To evaluate the effects of shelters over seasons, this experiment was repeated on the same individuals in August 2020 (dry season), as well as in the wet (February) and dry (August) seasons of 2021.
Plant scale
To assess whether leaf roll galls increase arthropod diversity in M. ligustroides, 60 plants at least 10.0 m apart were tagged in January 2020 (wet season) and two groups were selected: i) plants with leaf roll galls (n = 30, control) and ii) plants with galls removed (n = 30, treatment). All plants were between 1.0 and 1.5 m tall and had no flowers and fruits at the time of the study.

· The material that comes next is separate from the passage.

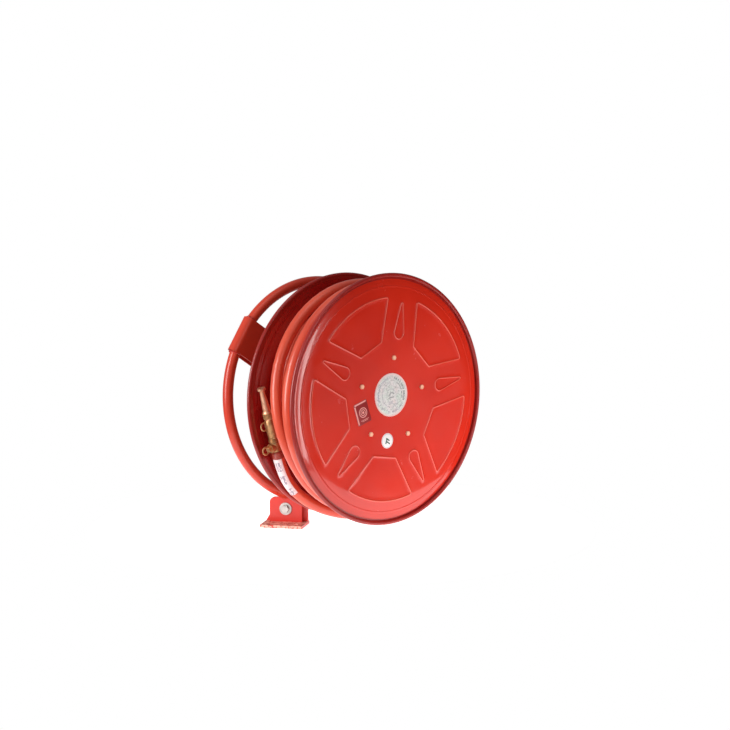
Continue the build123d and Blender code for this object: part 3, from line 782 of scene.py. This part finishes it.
def make_sleeve():
    """Printed film round the outer half of the hose: a few wrinkles and blocks of plain print."""
    line = line_of([Vector(p) for p in HOSE_END])
    angles = spread(SLEEVE_FROM, SLEEVE_TO, SLEEVE_ACROSS)
    rings = []
    for far, centre, side, up in frames_along(line, SLEEVE_START, SLEEVE_END, SLEEVE_STEP):
        end = min(far - SLEEVE_START, SLEEVE_END - far)
        tuck = TUCK_DEPTH * max(0.0, 1 - end / TUCK_LENGTH)
        film = []
        for angle in angles:
            wrinkle = WRINKLE * noise.noise(Vector((far * 130, math.cos(angle) * 2, math.sin(angle) * 2)))
            film.append(polar(SLEEVE_R - tuck + wrinkle, angle))
        film += [polar(HOSE_R, angle) for angle in reversed(angles)]
        rings.append([tuple(centre + side * x + up * y) for x, y in film])
    points, faces = bridged(rings)
    mesh = mesh_from("hose_sleeve", points, faces)
    piece = add_piece("hose_sleeve", mesh, SLEEVE, "reel", ["hose_wrap"])
    piece.data.materials.append(LILAC)
    for polygon in mesh.polygons:
        row, column = divmod(polygon.index, 2 * SLEEVE_ACROSS)
        block = noise.noise(Vector((row // 3 * 0.9, column // 2 * 1.7, 4.2)))
        inside = column in PRINT_ACROSS and row % PRINT_REPEAT in PRINT_ALONG
        polygon.material_index = 1 if inside and column % PRINT_GAP and block > -0.22 else 0


# ---------------------------------------------------------------- nozzle
def nozzle_matrix():
    """The nozzle's own frame: z along its axis away from the hose, x away from the reel's axis."""
    ahead = (Vector(HOSE_END[0]) - Vector(HOSE_END[1])).normalized()
    outwards = Vector((-ahead.z, 0, ahead.x))
    turned = Matrix((outwards, ahead.cross(outwards), ahead)).transposed().to_4x4()
    return Matrix.Translation(HOSE_END[0]) @ turned


NOZZLE = nozzle_matrix()
# heights along the nozzle and radii, in millimetres
FERRULE_TOP, SEAL_TOP, COLLAR_TOP, BARREL_TOP = 7.5, 31.0, 39.0, 87.0
FERRULE_SKIRT = 11.0
KNURL_TOP = BARREL_TOP + 17.0
KNURL_R = 12.2
KNURL_BORE_R = 10.4
FLUTES = 26
FLUTE_DEPTH = 0.55


def brass_turned(name, profile, replaced=(), material=BRASS, ease=0.5):
    mesh = lathe(name, rounded(profile, ease), NOZZLE, 72)
    return add_piece(name, mesh, material, "reel", replaced)


def ridges(base, height, start, stop, count):
    """Corners of evenly spaced square ridges on a turned surface, from start to stop."""
    corners = []
    pitch = (stop - start) / count
    for i in range(count):
        low = start + i * pitch
        corners += [(base, low), (base + height, low + 0.12 * pitch)]
        corners += [(base + height, low + 0.62 * pitch), (base, low + 0.74 * pitch)]
    return corners


def make_knurl():
    """Fluted grip ring where the jet screws into the barrel."""
    around = FLUTES * 6
    low, high = BARREL_TOP + 1.6, KNURL_TOP
    # height, and how far the edge is eased inwards there
    edges = [(low, 0.9), (low + 0.8, 0.1), (low + 1.6, 0.0)]
    edges += [(high - 1.6, 0.0), (high - 0.8, 0.2), (high, 1.0)]
    rings = []
    for height, inset in edges:
        ring = []
        for k in range(around):
            flute = FLUTE_DEPTH * max(0.0, math.cos(FLUTES * math.tau * k / around)) ** 0.6
            radius = (KNURL_R - inset - flute) / 1000
            ring.append((*polar(radius, math.tau * k / around), height / 1000))
        rings.append(ring)
    for height in (high - 0.2, low + 0.2):
        rings.append(circle(KNURL_BORE_R / 1000, height / 1000, around))
    mesh = mesh_from("jet_grip_ring", *bridged(rings, closed_along=True), NOZZLE, 60)
    add_piece("jet_grip_ring", mesh, BRASS, "reel")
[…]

Individuals of M. ligustroides had an average of ten leaves curled from galls of similar age, and for the plants in the treatment group, we removed all leaves that had galls (as there were no plants naturally without galls). This represents approximately only 1% of biomass removal, as plants on the treatment group had an average of 1,021 (± 106.99 SE) leaves (see Pereira et al. 2021). One month after marking the groups of plants (February 2020) and removing the galls from the treatment group, the entire plants were visually inspected for 25 minutes and the arthropods were collected using entomological forceps and aspirators. Collections were carried out between 10 am and 2 pm, the period when we observed the highest arthropod activity in the studied area. We used zippered plastic bags to collect the shelters and froze them for arthropod screening. To assess the effects of shelters over seasons, this experiment was repeated on the same individuals in July 2020 (dry season), as well as in the wet and dry seasons of the following year (January and July 2021, respectively).
Arthropod screening and identification
We inspected the collected leaves and shelters using a stereomicroscope. All arthropods found were stored in 70% alcohol and identified to the lowest possible taxonomic level or classified into morphospecies (Oliver & Beattie, 1996) to allow the assessment of abundance, richness and dry biomass (in mg). Furthermore, we classified arthropods into feeding guilds as detritivores, herbivores, omnivores, parasites, parasitoids, and predators. All arthropods were dried in an oven at 60°C for 24 hours and weighed on a precision digital scale to estimate biomass (in mg).
Data analysis
We used generalized linear mixed models (GLMMs) to evaluate the effects of shelters on arthropod diversity and biomass at the leaf level (Experiment 1). For this, we used the average values of abundance, richness, and biomass as response variables, each treatment as a fixed factor and individual plants as a random factor.
At the plant level (Experiment 2), the effects of shelters on arthropod diversity and biomass were also assessed by GLMMs. We used the average values of abundance, richness, and biomass as dependent variables, each treatment as a fixed factor and individual plants as random factors. The distribution of errors in the aforementioned analyzes was verified using restricted maximum likelihood (REML).
We used analysis of similarities (ANOSIMs) based on Euclidean distances to evaluate arthropod composition at the leaf and plant levels between different treatments. One-sided significance was calculated by permuting the groups with 9,999 permutations. ANOSIMs paired between all pairs of groups were used as a post-hoc test. To view similarities or differences between treatments, we used non-metric multidimensional scaling (NMDS) analyses, using species abundance for each individual plant sampled. All analyzes mentioned above were performed using the Vegan package (Oksanen et al., 2013) in the R software (R Core Team, 2022).
We used Hedges'd metric to estimate the magnitude of the effects of adding leaf shelters on arthropod abundance, richness and biomass in the dry and rainy seasons of 2020 and 2021 (Hedges & Vevea, 1998). For replicates among treatments, the mean and standard deviation from the 4 leaves per plant, per treatment, were used. Overall effect sizes were calculated on the response variables of arthropod abundance, richness and biomass. Groups were assigned to expanded leaves (control) and leaf rolls (treatment). To estimate the cumulative effect (E++) of treatments, the individual di effects were combined using weighted averages and a random model analysis. A positive effect size indicates that abundance, richness, and biomass of arthropods were lower on expanded leaves compared to leaf rolls, whereas a negative effect size implies a lower abundance, richness and biomass of arthropods for the leaf rolls compared to expanded leaves. As a convention, E++ values around 0.2 are considered weak effects, values around 0.5 are considered of moderate magnitude, values around 0.8 are considered strong, and E++ larger than 1.0 are considered very strong (Rosemberg et al., 2000). The cumulative effects were considered significant if the confidence intervals (95%) did not overlap with zero. All analyses were conducted in Metawin 3.0 (Rosemberg, 2023).